2. Makna dalam karya seni rupa terapan Nusantara
Karya-karya seni rupa terapan yang berkembang di wilayah Nusantara
umumnya sarat dengan makna atau simbol-simbol tertentu. Makna tersebut
berkaitan erat dengan nilai-nilai budaya yang berkembang dalam kehidupan
masyarakatnya. Nilai-nilai simbolis tersebut bisa dalam pemilihan
warna, bentuk, atau motifnya. Misalnya, di Sumatra, kain tenun bagi
masyarakat Melayu memiliki nama dan simbol tertentu, begitu pula
warna-warna yang digunakan, masing-masing pewarnaan erat kaitannya
dengan makna-makna tertentu.
3. Ragam hias dalam karya seni rupa terapan Nusantara
Ragam hias di setiap daerah sangat beragam. Ragam hias di daerah Jawa
umumnya bermotif tumbuhan, hewan, dan ada pula yang bermotif bidang
geometrik atau bidang organik. Di Toraja, Papua, dan Sumatra Utara
sering dijumpai ragam hias yang berpola geometrik. Motif manusia dan
hewan banyak digunakan pada ragam hias masyarakat Dayak di Kalimantan,
Batak, dan Papua. Motif atau corak ragam hias di Nusantara dapat
digolongkan dalam dua kelompok sebagai berikut.
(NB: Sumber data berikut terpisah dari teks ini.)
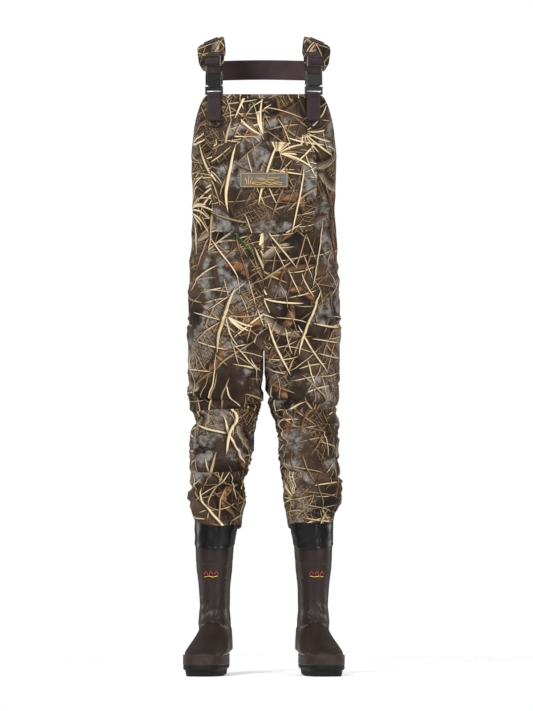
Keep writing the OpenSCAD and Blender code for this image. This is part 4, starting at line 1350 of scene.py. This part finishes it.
def boot_surface(steps, cols):
    """The boot's smooth skin as a grid: rings from the toe to the top, each starting at its outer side."""
    fine, _ = along_path(BOOT_RINGS * [1, 1, 1, 1, 1, 0.9], steps)
    fine[:, 5] /= 0.9
    kernel = np.hanning(9) / np.hanning(9).sum()
    padded = np.pad(fine, ((4, 4), (0, 0)), "edge")
    smooth = np.stack([np.convolve(padded[:, k], kernel, "valid") for k in range(6)], 1)
    keep = ease((np.arange(steps) - 4) / 10)[:, None]
    fine = fine * (1 - keep) + smooth * keep
    a = np.linspace(0, 2 * PI, cols, endpoint=False)[None, :]
    foot = ease(fine[:, 5] / 60)[:, None]
    flat = 2.1 + (4.5 - 2.1) * foot
    n = np.where(np.sin(a) > 0, flat, 2.1 + 0 * flat)
    u = fine[:, 3:4] * spow(np.cos(a), 2 / n)
    v = fine[:, 4:5] * spow(np.sin(a), 2 / n)
    t = np.radians(fine[:, 5:6])
    p = np.stack([fine[:, 0:1] + u, fine[:, 1:2] + np.cos(t) * v, fine[:, 2:3] - np.sin(t) * v], -1)
    blur = np.hanning(35) / np.hanning(35).sum()
    for _ in range(3):      # one soft bend where the shaft meets the foot
        padded = np.pad(p, ((17, 17), (0, 0), (0, 0)), "edge")
        soft = sum(k * padded[i:i + steps] for i, k in enumerate(blur))
        p = p + (soft - p) * (hill(p[..., 2], 142, 40) * ease((-p[..., 1] - 5) / 25))[..., None]
    return p, fine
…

- Pola hias abstrak, di antaranya adalah motif-motif geometrik dan organik, seperti motif tumpal, baji, kawung, meander, pilin, swastika, dan lain-lain.
- Pola hias abstraksi, antara lain diambil dari bentuk flora, fauna, dan manusia. Ragam hias abstraksi berkembang pesat setelah pengaruh Islam masuk Nusantara, yaitu dengan berkembangnya bentuk stilasi dan deformasi.
4. Ragam teknik penciptaan karya seni rupa terapan
Nusantara Teknik penciptaan karya seni rupa terapan Nusantara sangat beragam, antara lain sebagai berikut.
- Teknik pahat, yaitu mengurangi bahan dengan menggunakan alat pahat, seperti patung, relief, dan ukir.
- Teknik butsir, yaitu mengurangi dan menambah bahan sehingga menjadi bentuk yang diinginkan, misalnya kerajinan keramik atau gerabah.
- Teknik lukis, yaitu membuat karya seni dengan cara menggoreskan kuas atau peralatan lainnya pada bahan kertas, kain, kaca, dan kulit. Misalnya, lukisan di atas kain kanvas, lukisan pada kain batik, dan lukisan kaca.
- Teknik cor, yaitu membuat karya seni dengan membuat alat cetakan, kemudian dituangkan adonan berupa semen, gips, dan sebagainya sehingga menghasilkan bentuk yang diinginkan. Misalnya, membuat patung.
- Teknik las, yaitu membuat karya seni dengan cara menggabungkan bahan satu ke bahan lain sehingga membentuk karya seni yang unik. Misalnya, membuat patung kontemporer.
- Teknik konstruksi, yaitu menggabungkan bahan bangunan yang satu ke bangunan yang lain. Misalnya, rumah dan mesin.
- Teknik cetak, yaitu membuat karya seni dengan cara membuat mal (cetakan) terlebih dahulu. Misalnya, membuat keramik dan patung.
- Teknik tempa, yaitu membuat karya seni dengan cara ditempa (dibentuk)melalui proses perapian. Misalnya, membuat keris, kujang, dan benda-benda perhiasan.